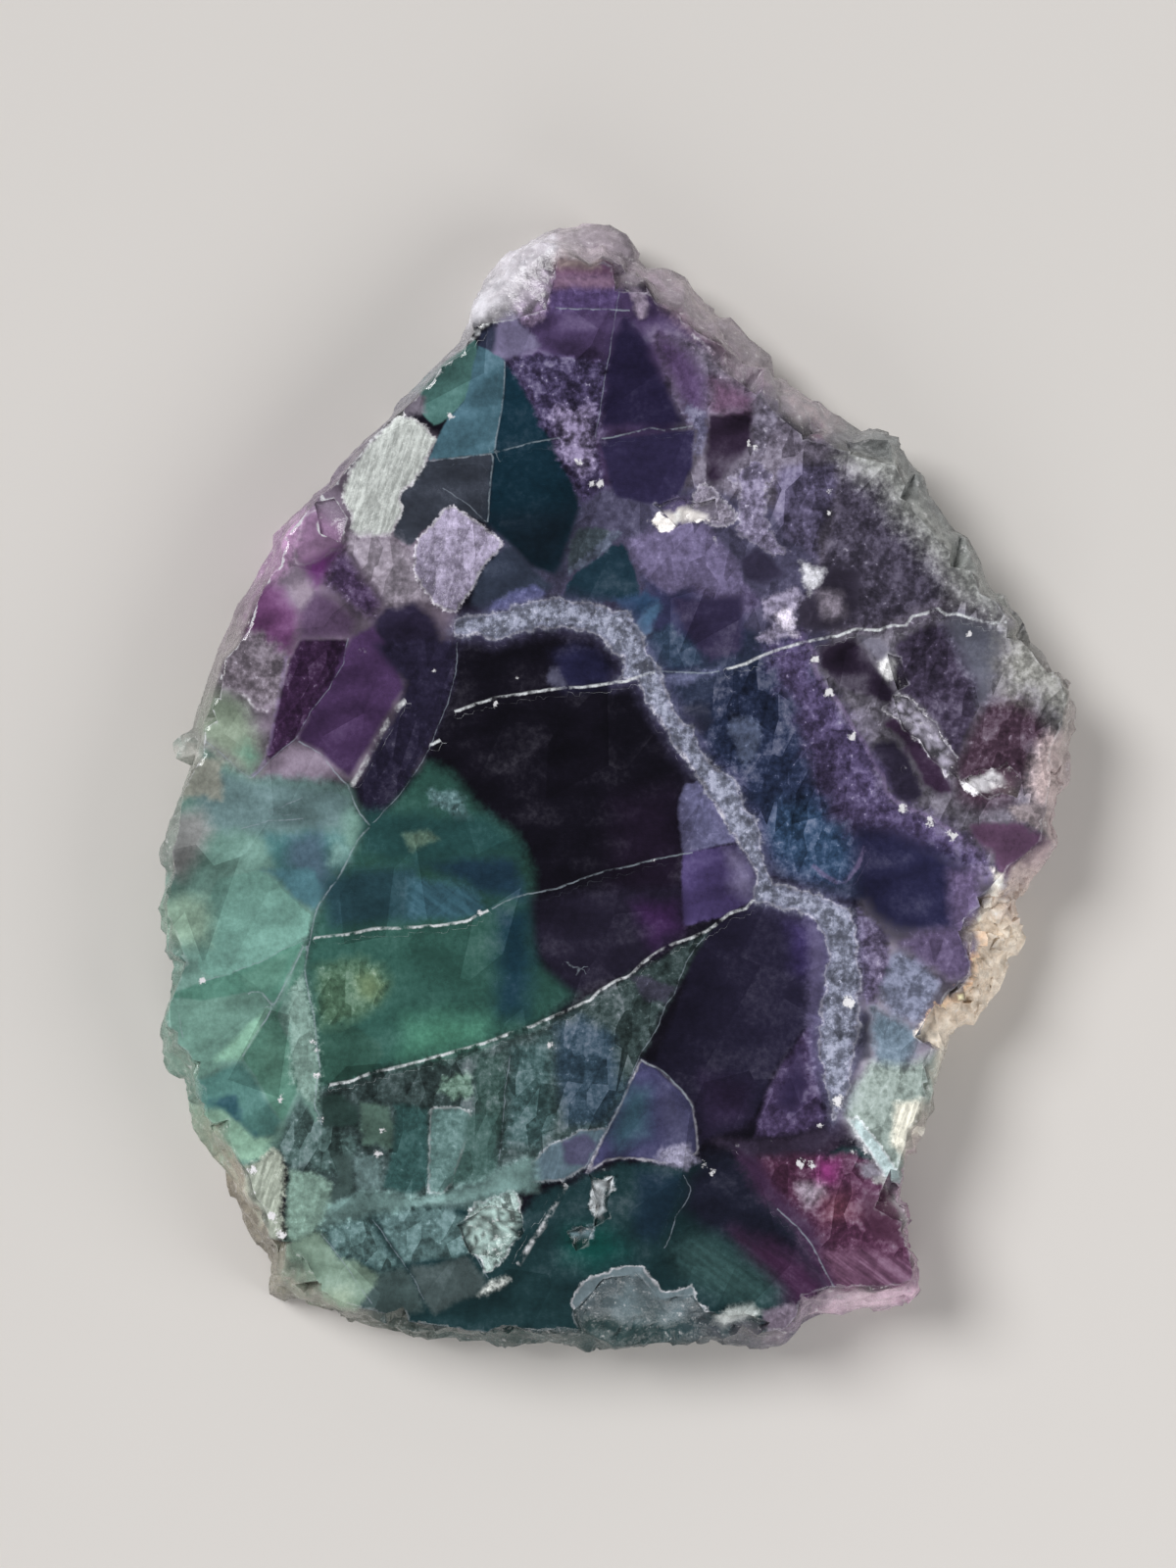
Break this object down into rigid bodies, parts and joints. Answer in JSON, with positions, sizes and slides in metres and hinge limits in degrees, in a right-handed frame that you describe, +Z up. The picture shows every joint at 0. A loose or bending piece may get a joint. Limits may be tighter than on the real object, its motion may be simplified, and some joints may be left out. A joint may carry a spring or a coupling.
{
  "type": "fluorite slab",
  "caption": "Flat polished slab of banded purple and teal fluorite with a natural broken rim, lying on its sawn back.",
  "frame": {"origin": "middle of the slab's box, on the sawn back that it rests on", "axes": "+Y along the slab's length towards its pointed end, +X across its width, +Z up out of the polished face"},
  "size_m": [0.0936, 0.1152, 0.012],
  "materials": {
    "fluorite": "polished"
  },
  "bodies": {
    "root": {"fluorite_slab": "fluorite"}
  },
  "joints": []
}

####

PROBLEM STATEMENT:
Extract every line above exactly as it stands.

TASK SOLUTION:
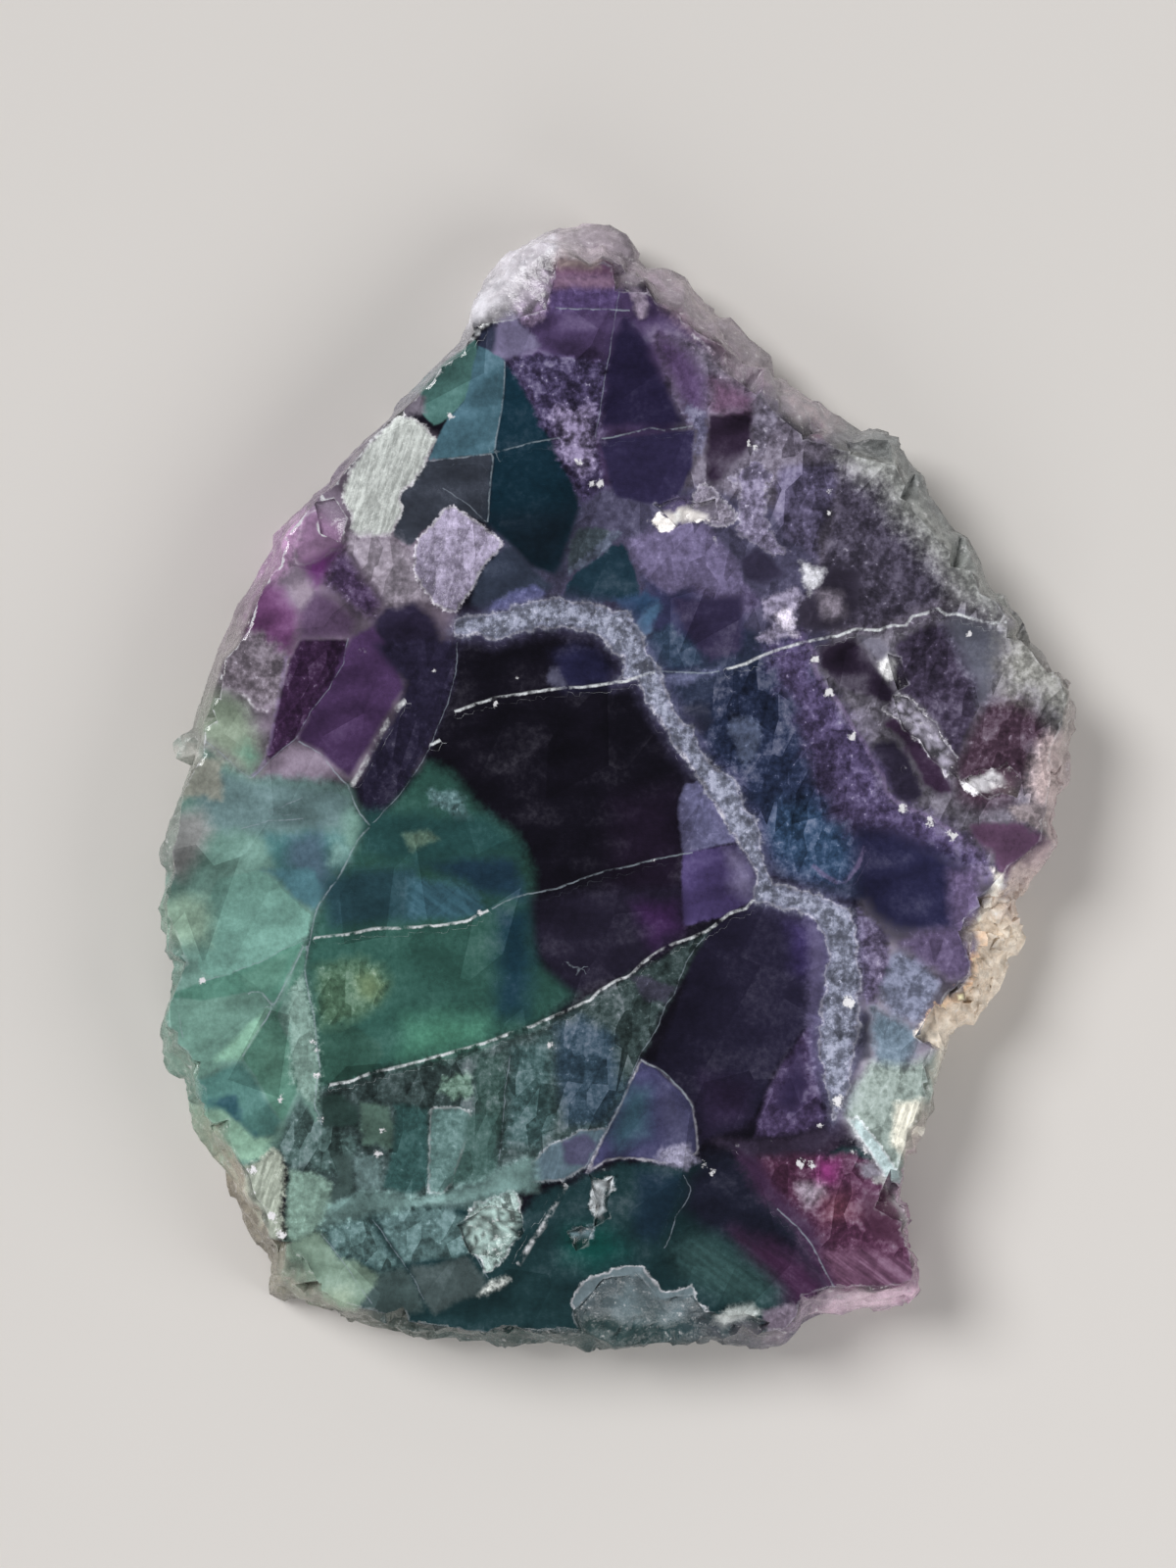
Break this object down into rigid bodies, parts and joints. Answer in JSON, with positions, sizes and slides in metres and hinge limits in degrees, in a right-handed frame that you describe, +Z up. The picture shows every joint at 0. A loose or bending piece may get a joint. Limits may be tighter than on the real object, its motion may be simplified, and some joints may be left out. A joint may carry a spring or a coupling.
{
  "type": "fluorite slab",
  "caption": "Flat polished slab of banded purple and teal fluorite with a natural broken rim, lying on its sawn back.",
  "frame": {"origin": "middle of the slab's box, on the sawn back that it rests on", "axes": "+Y along the slab's length towards its pointed end, +X across its width, +Z up out of the polished face"},
  "size_m": [0.0936, 0.1152, 0.012],
  "materials": {
    "fluorite": "polished"
  },
  "bodies": {
    "root": {"fluorite_slab": "fluorite"}
  },
  "joints": []
}